(PROBLEM):
Print each of the entries exactly, leaving nothing out.

(RECORDS):
———
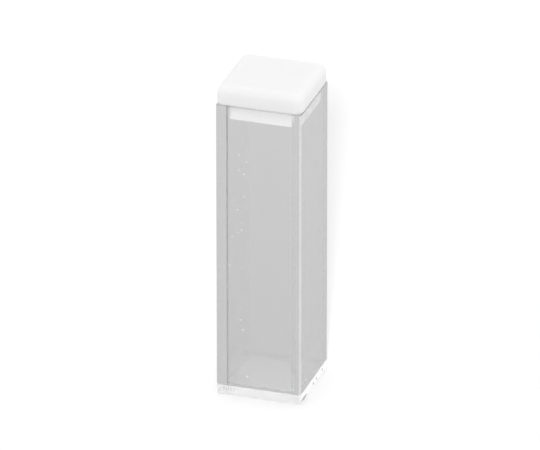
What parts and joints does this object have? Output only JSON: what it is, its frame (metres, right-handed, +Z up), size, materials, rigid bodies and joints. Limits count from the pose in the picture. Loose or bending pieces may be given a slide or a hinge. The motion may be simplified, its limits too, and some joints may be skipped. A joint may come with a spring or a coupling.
{
  "type": "cuvette",
  "caption": "Clear square cell for liquid samples, with flat polished windows fused to a base plate and a loose white push-in cover.",
  "frame": {"origin": "middle of the foot, on the surface the cell stands on", "axes": "+Z up the cell towards its mouth, -Y out of the front window, +X out of the right side window"},
  "size_m": [0.0126, 0.0126, 0.0478],
  "materials": {
    "window_glass": "polished flat faces, finely ground bevels",
    "base_glass": "polished flat faces, finely ground bevels",
    "cover_white": "smooth, waxy, slightly soft sheen"
  },
  "bodies": {
    "cell": {"front_window": "window_glass", "back_window": "window_glass", "left_window": "window_glass", "right_window": "window_glass", "base_plate": "base_glass"},
    "cover": {"cover": "cover_white"}
  },
  "joints": [
    {"name": "cover_lift", "type": "slide", "parent": "cell", "child": "cover", "axis": [0, 0, 1], "range_m": [0, 0.02]}
  ]
}
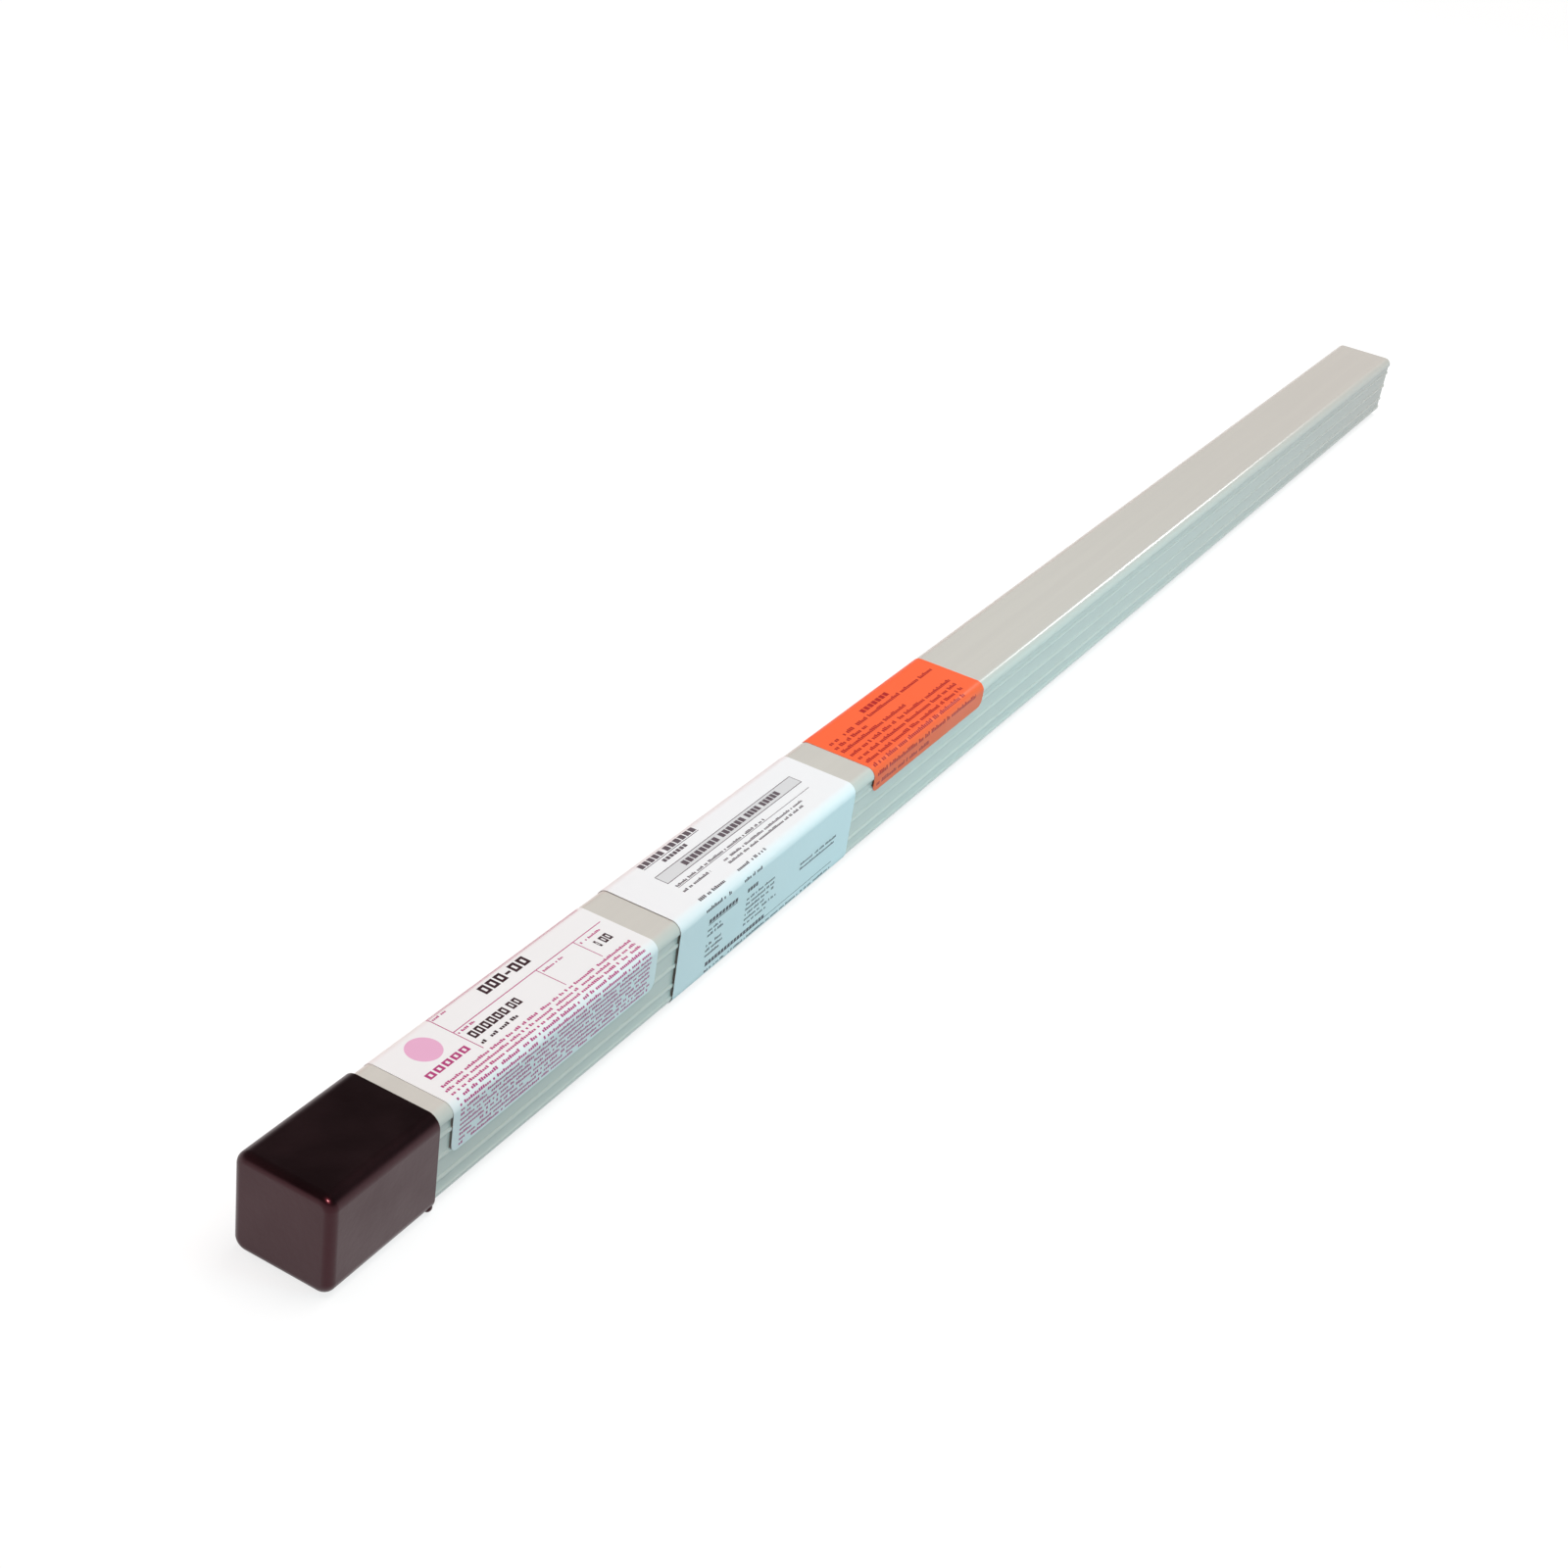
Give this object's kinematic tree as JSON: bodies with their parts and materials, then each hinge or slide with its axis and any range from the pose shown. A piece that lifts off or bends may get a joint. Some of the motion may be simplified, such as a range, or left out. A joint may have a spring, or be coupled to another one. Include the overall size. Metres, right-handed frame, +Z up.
{
  "type": "welding rod storage tube",
  "caption": "Square ribbed plastic tube for long welding filler rods, with a black slip-on end cap, a white label, a wrapped paper sheet and an orange sticker.",
  "frame": {"origin": "on the floor under the middle of the whole length, at the bottom centre of the bounding box", "axes": "+X along the tube, away from the capped end; +Y across; +Z up"},
  "size_m": [0.9258, 0.034, 0.034],
  "materials": {
    "tube_plastic": "satin",
    "cap_vinyl": "satin",
    "plug_plastic": "matte",
    "label_paper": "satin",
    "sheet_paper": "matte",
    "sticker_paper": "satin",
    "rod_steel": "satin"
  },
  "bodies": {
    "tube_body": {"tube": "tube_plastic", "end_plug": "plug_plastic", "product_label": "label_paper", "data_sheet": "sheet_paper", "orange_sticker": "sticker_paper", "filler_rod_01": "rod_steel", "filler_rod_02": "rod_steel", "filler_rod_03": "rod_steel", "filler_rod_04": "rod_steel", "filler_rod_05": "rod_steel", "filler_rod_06": "rod_steel", "filler_rod_07": "rod_steel", "filler_rod_08": "rod_steel", "filler_rod_09": "rod_steel", "filler_rod_10": "rod_steel", "filler_rod_11": "rod_steel", "filler_rod_12": "rod_steel", "filler_rod_13": "rod_steel", "filler_rod_14": "rod_steel"},
    "cap_body": {"end_cap": "cap_vinyl"}
  },
  "joints": [
    {"name": "cap_pull", "type": "slide", "parent": "tube_body", "child": "cap_body", "axis": [-1, 0, 0], "range_m": [0, 0.1]}
  ]
}
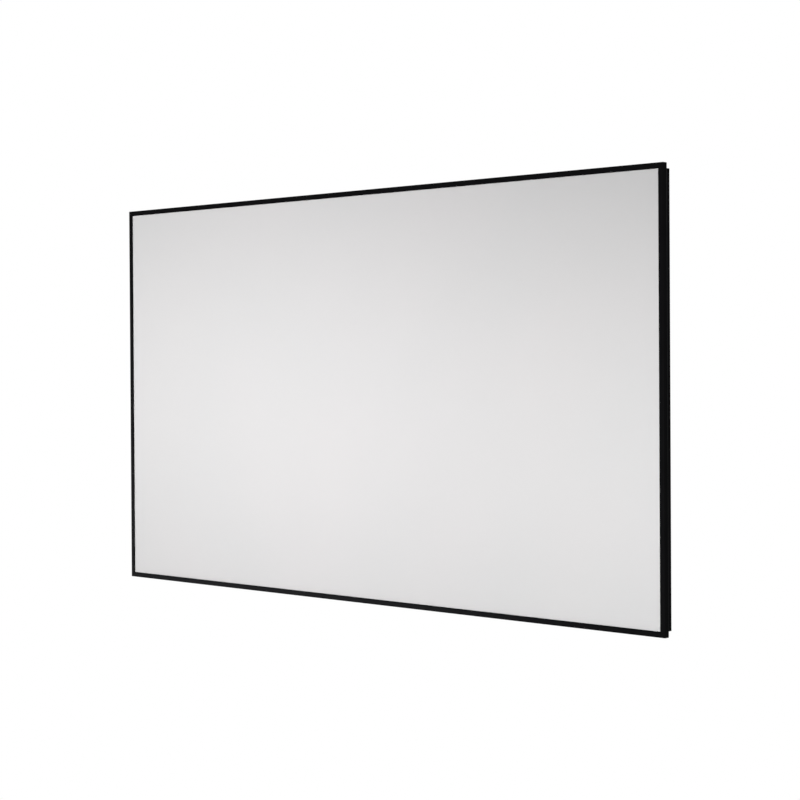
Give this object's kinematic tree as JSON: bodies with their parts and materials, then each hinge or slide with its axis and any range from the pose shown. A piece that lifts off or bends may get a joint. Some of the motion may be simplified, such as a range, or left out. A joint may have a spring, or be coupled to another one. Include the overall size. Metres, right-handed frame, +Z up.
———
(FULL ANSWER):
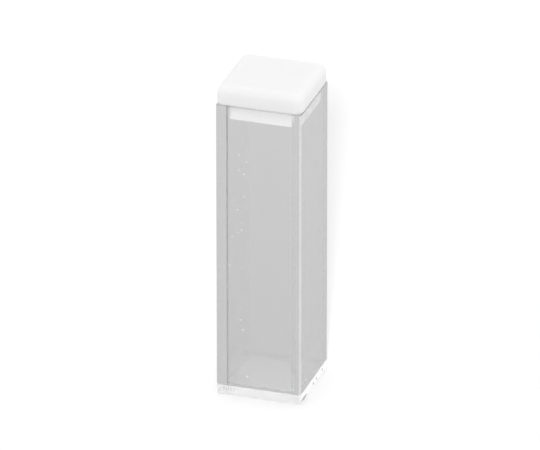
What parts and joints does this object have? Output only JSON: what it is, its frame (metres, right-handed, +Z up), size, materials, rigid bodies and joints. Limits count from the pose in the picture. Loose or bending pieces may be given a slide or a hinge. The motion may be simplified, its limits too, and some joints may be skipped. A joint may come with a spring or a coupling.
{
  "type": "cuvette",
  "caption": "Clear square cell for liquid samples, with flat polished windows fused to a base plate and a loose white push-in cover.",
  "frame": {"origin": "middle of the foot, on the surface the cell stands on", "axes": "+Z up the cell towards its mouth, -Y out of the front window, +X out of the right side window"},
  "size_m": [0.0126, 0.0126, 0.0478],
  "materials": {
    "window_glass": "polished flat faces, finely ground bevels",
    "base_glass": "polished flat faces, finely ground bevels",
    "cover_white": "smooth, waxy, slightly soft sheen"
  },
  "bodies": {
    "cell": {"front_window": "window_glass", "back_window": "window_glass", "left_window": "window_glass", "right_window": "window_glass", "base_plate": "base_glass"},
    "cover": {"cover": "cover_white"}
  },
  "joints": [
    {"name": "cover_lift", "type": "slide", "parent": "cell", "child": "cover", "axis": [0, 0, 1], "range_m": [0, 0.02]}
  ]
}
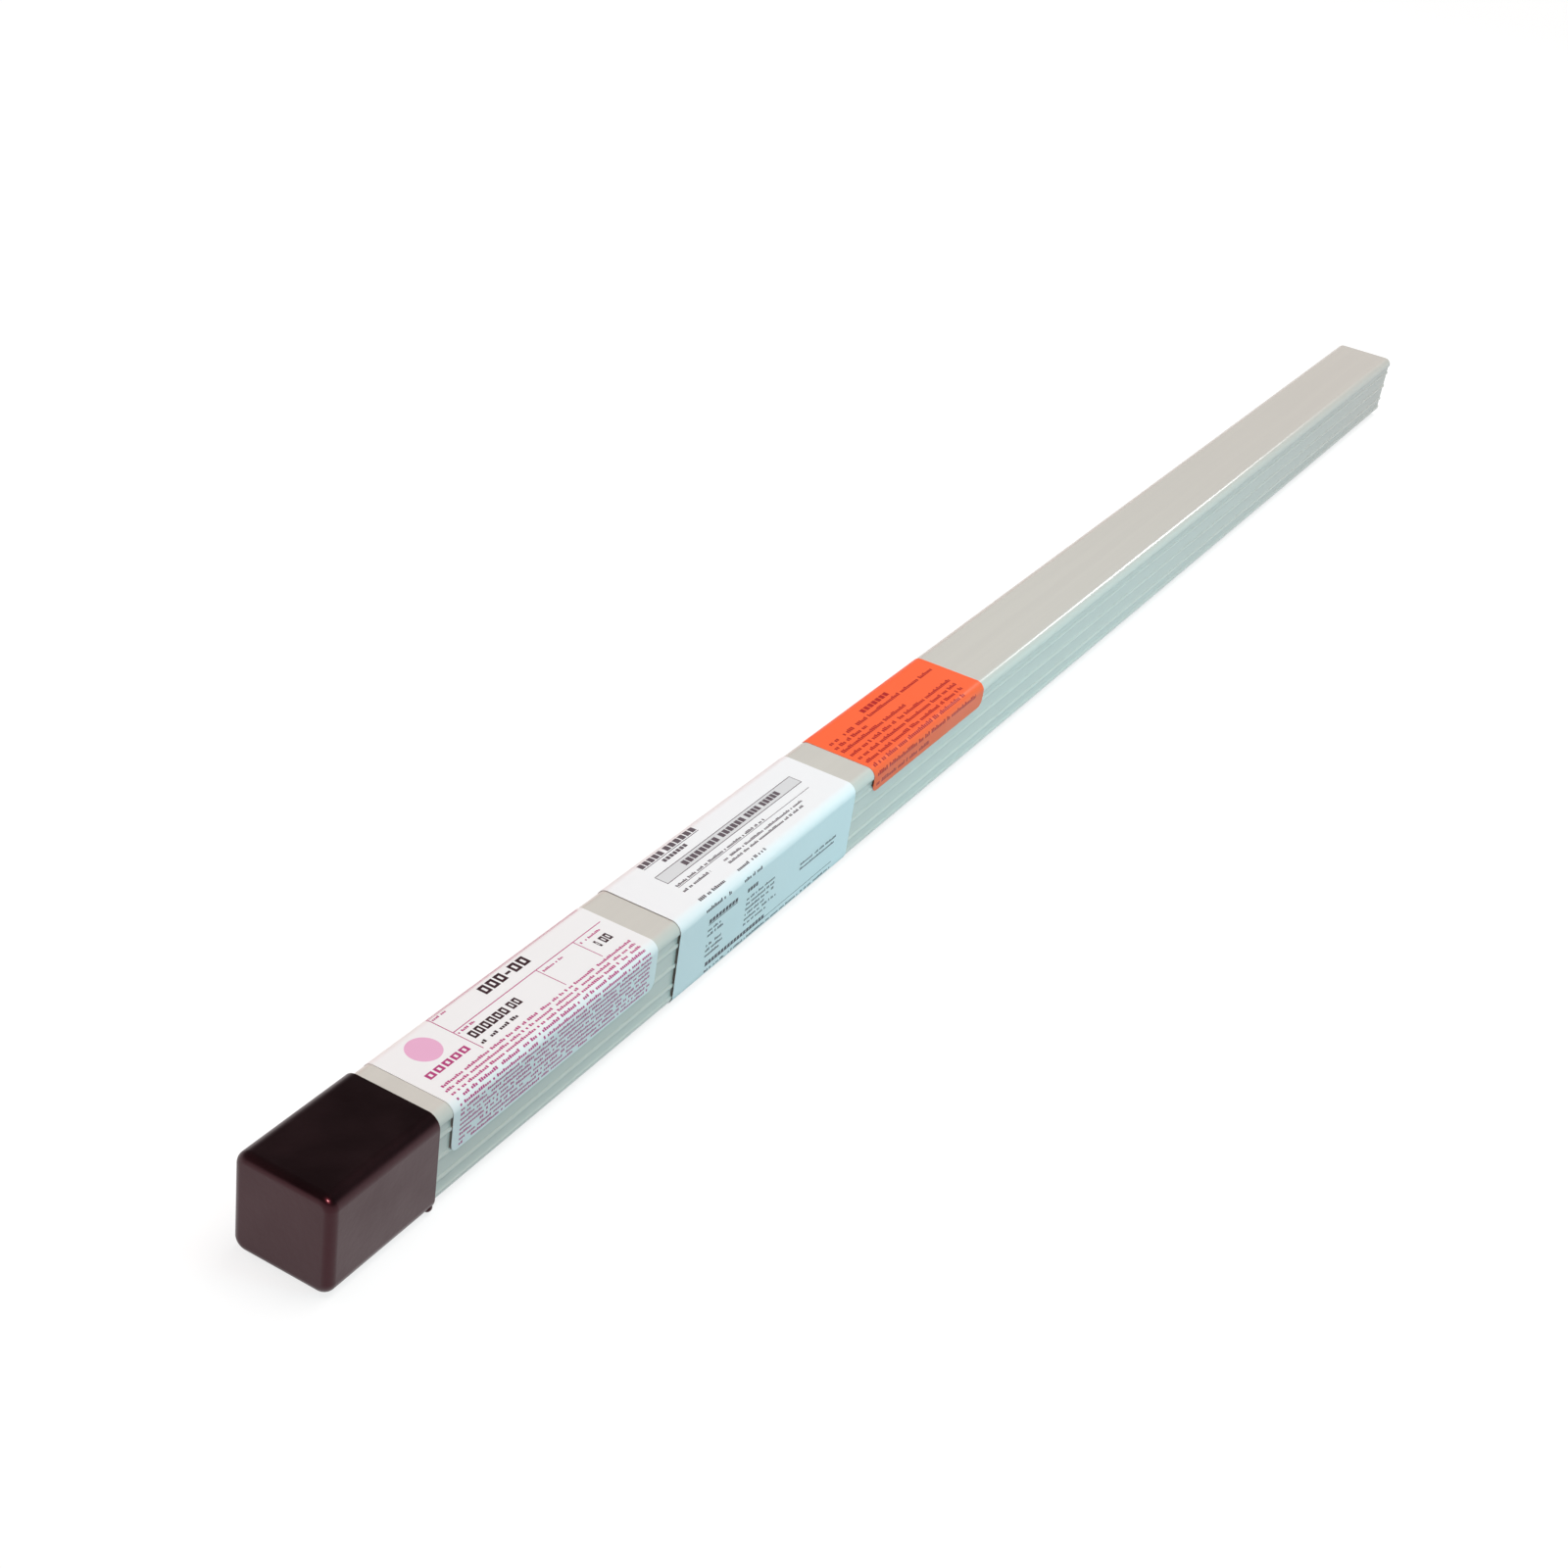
Give this object's kinematic tree as JSON: bodies with their parts and materials, then each hinge or slide with its axis and any range from the pose shown. A piece that lifts off or bends may get a joint. Some of the motion may be simplified, such as a range, or left out. A joint may have a spring, or be coupled to another one. Include the overall size. Metres, right-handed frame, +Z up.
{
  "type": "welding rod storage tube",
  "caption": "Square ribbed plastic tube for long welding filler rods, with a black slip-on end cap, a white label, a wrapped paper sheet and an orange sticker.",
  "frame": {"origin": "on the floor under the middle of the whole length, at the bottom centre of the bounding box", "axes": "+X along the tube, away from the capped end; +Y across; +Z up"},
  "size_m": [0.9258, 0.034, 0.034],
  "materials": {
    "tube_plastic": "satin",
    "cap_vinyl": "satin",
    "plug_plastic": "matte",
    "label_paper": "satin",
    "sheet_paper": "matte",
    "sticker_paper": "satin",
    "rod_steel": "satin"
  },
  "bodies": {
    "tube_body": {"tube": "tube_plastic", "end_plug": "plug_plastic", "product_label": "label_paper", "data_sheet": "sheet_paper", "orange_sticker": "sticker_paper", "filler_rod_01": "rod_steel", "filler_rod_02": "rod_steel", "filler_rod_03": "rod_steel", "filler_rod_04": "rod_steel", "filler_rod_05": "rod_steel", "filler_rod_06": "rod_steel", "filler_rod_07": "rod_steel", "filler_rod_08": "rod_steel", "filler_rod_09": "rod_steel", "filler_rod_10": "rod_steel", "filler_rod_11": "rod_steel", "filler_rod_12": "rod_steel", "filler_rod_13": "rod_steel", "filler_rod_14": "rod_steel"},
    "cap_body": {"end_cap": "cap_vinyl"}
  },
  "joints": [
    {"name": "cap_pull", "type": "slide", "parent": "tube_body", "child": "cap_body", "axis": [-1, 0, 0], "range_m": [0, 0.1]}
  ]
}
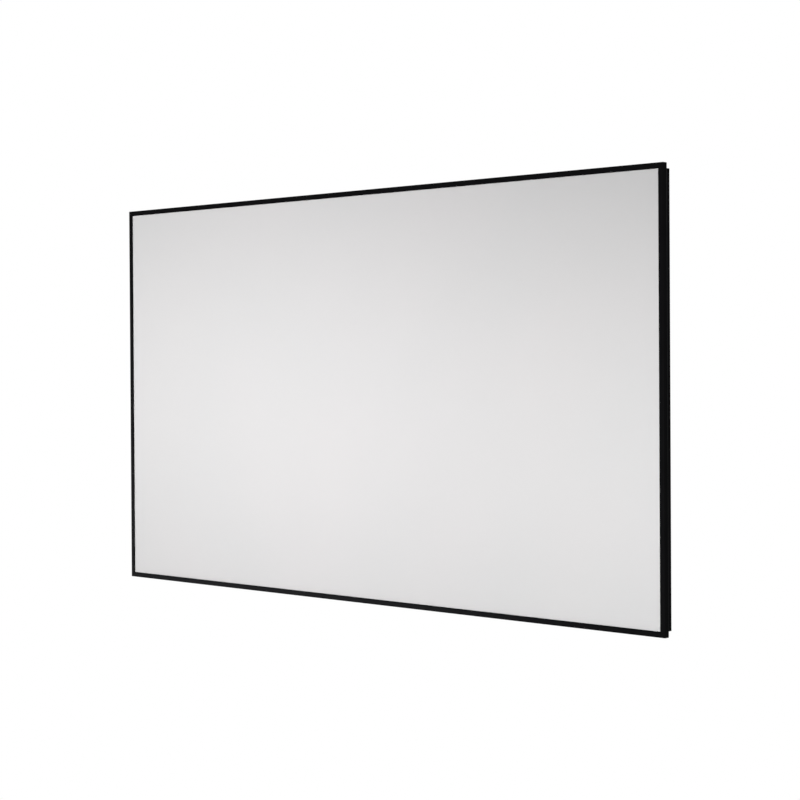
Give this object's kinematic tree as JSON: bodies with their parts and materials, then each hinge or slide with its axis and any range from the pose shown. A piece that lifts off or bends may get a joint. Some of the motion may be simplified, such as a range, or left out. A joint may have a spring, or be coupled to another one. Include the overall size. Metres, right-handed frame, +Z up.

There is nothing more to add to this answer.